- **Short problem**: Output all lines exactly.
/---
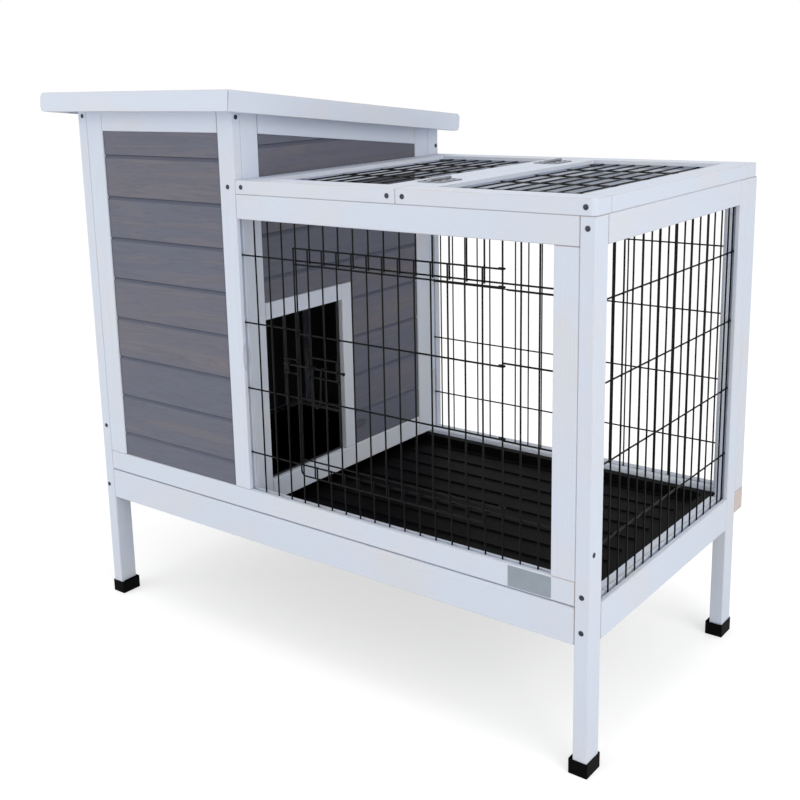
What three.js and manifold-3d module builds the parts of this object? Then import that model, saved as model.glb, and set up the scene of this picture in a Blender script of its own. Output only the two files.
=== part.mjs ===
// Outdoor rabbit run on legs: a closed wooden house with a shiplap front and a hinged roof,
// beside an open wire run with a hinged wire lid, a wire door and a pull-out floor tray.
//
// Millimetres, +Z up. Sizes are worked out in the carpenter's frame: X = 0 at the outer faces
// of the left legs, Y = 0 at the front faces of the front legs, Z = 0 at the floor. The whole
// group is moved at the end so that its origin is the middle of its footprint.

import * as THREE from 'three';
import { mergeVertices } from 'three/addons/utils/BufferGeometryUtils.js';
import Module from 'manifold-3d';

const wasm = await Module();
wasm.setup();

// ---- Driving dimensions -------------------------------------------------------------------

const FIT = 0.3; // clearance between two pieces that meet
const EASE = 1; // chamfer on the long edges of the planed timber

const RUN_LENGTH = 900; // outer faces of the left legs to outer faces of the right legs
const RUN_DEPTH = 474; // front faces of the front legs to back faces of the back legs
const HOUSE_LENGTH = 341; // outer faces of the left legs to the house's inner wall
const LEG_WIDTH = 20; // along X
const LEG_DEPTH = 32; // along Y

const FRAME_THICK = 16; // front, side and inner wall frames
const BACK_THICK = 30; // back frame, fixed behind the back legs
const BOARD_THICK = 9; // shiplap boards
const BOARD_PITCH = 64.7; // height that one board covers
const BOARD_BEVEL = 6; // height of the bevel along each board's top edge
const BOARD_BEVEL_DEPTH = 3;
const BOARD_SETBACK = 2; // boards lie this far behind the face of their frame
const FRONT_FIRST_BOARD = 39; // from the front bottom rail to the lowest seam of the house front
const WALL_FIRST_BOARD = 55; // from the same rail to the lowest seam of the inner wall

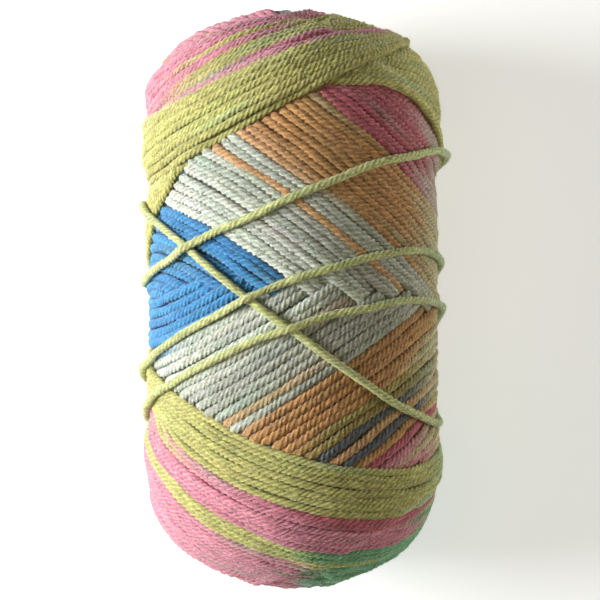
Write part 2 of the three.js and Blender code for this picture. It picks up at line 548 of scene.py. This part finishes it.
\---
- **Output**:
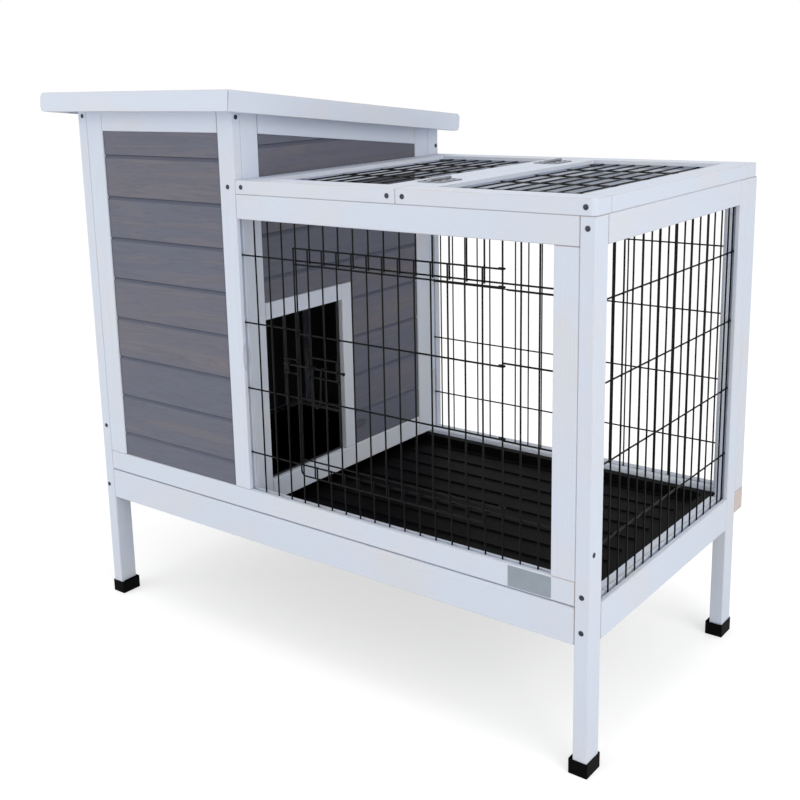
What three.js and manifold-3d module builds the parts of this object? Then import that model, saved as model.glb, and set up the scene of this picture in a Blender script of its own. Output only the two files.
=== part.mjs ===
// Outdoor rabbit run on legs: a closed wooden house with a shiplap front and a hinged roof,
// beside an open wire run with a hinged wire lid, a wire door and a pull-out floor tray.
//
// Millimetres, +Z up. Sizes are worked out in the carpenter's frame: X = 0 at the outer faces
// of the left legs, Y = 0 at the front faces of the front legs, Z = 0 at the floor. The whole
// group is moved at the end so that its origin is the middle of its footprint.

import * as THREE from 'three';
import { mergeVertices } from 'three/addons/utils/BufferGeometryUtils.js';
import Module from 'manifold-3d';

const wasm = await Module();
wasm.setup();

// ---- Driving dimensions -------------------------------------------------------------------

const FIT = 0.3; // clearance between two pieces that meet
const EASE = 1; // chamfer on the long edges of the planed timber

const RUN_LENGTH = 900; // outer faces of the left legs to outer faces of the right legs
const RUN_DEPTH = 474; // front faces of the front legs to back faces of the back legs
const HOUSE_LENGTH = 341; // outer faces of the left legs to the house's inner wall
const LEG_WIDTH = 20; // along X
const LEG_DEPTH = 32; // along Y

const FRAME_THICK = 16; // front, side and inner wall frames
const BACK_THICK = 30; // back frame, fixed behind the back legs
const BOARD_THICK = 9; // shiplap boards
const BOARD_PITCH = 64.7; // height that one board covers
const BOARD_BEVEL = 6; // height of the bevel along each board's top edge
const BOARD_BEVEL_DEPTH = 3;
const BOARD_SETBACK = 2; // boards lie this far behind the face of their frame
const FRONT_FIRST_BOARD = 39; // from the front bottom rail to the lowest seam of the house front
const WALL_FIRST_BOARD = 55; // from the same rail to the lowest seam of the inner wall

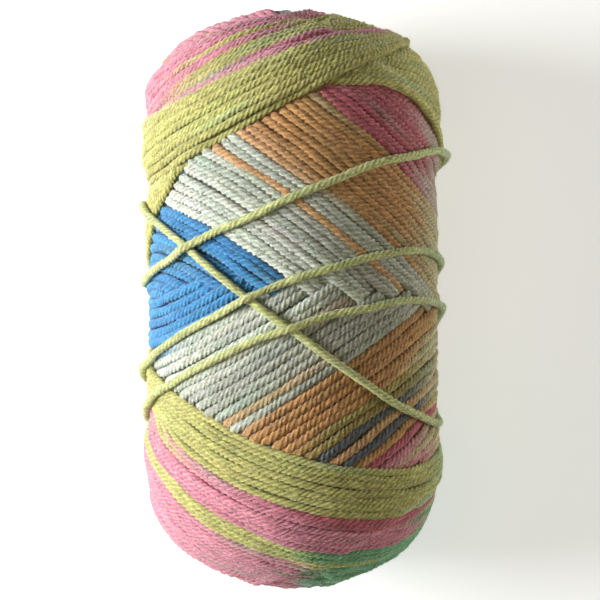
Write part 2 of the three.js and Blender code for this picture. It picks up at line 548 of scene.py. This part finishes it.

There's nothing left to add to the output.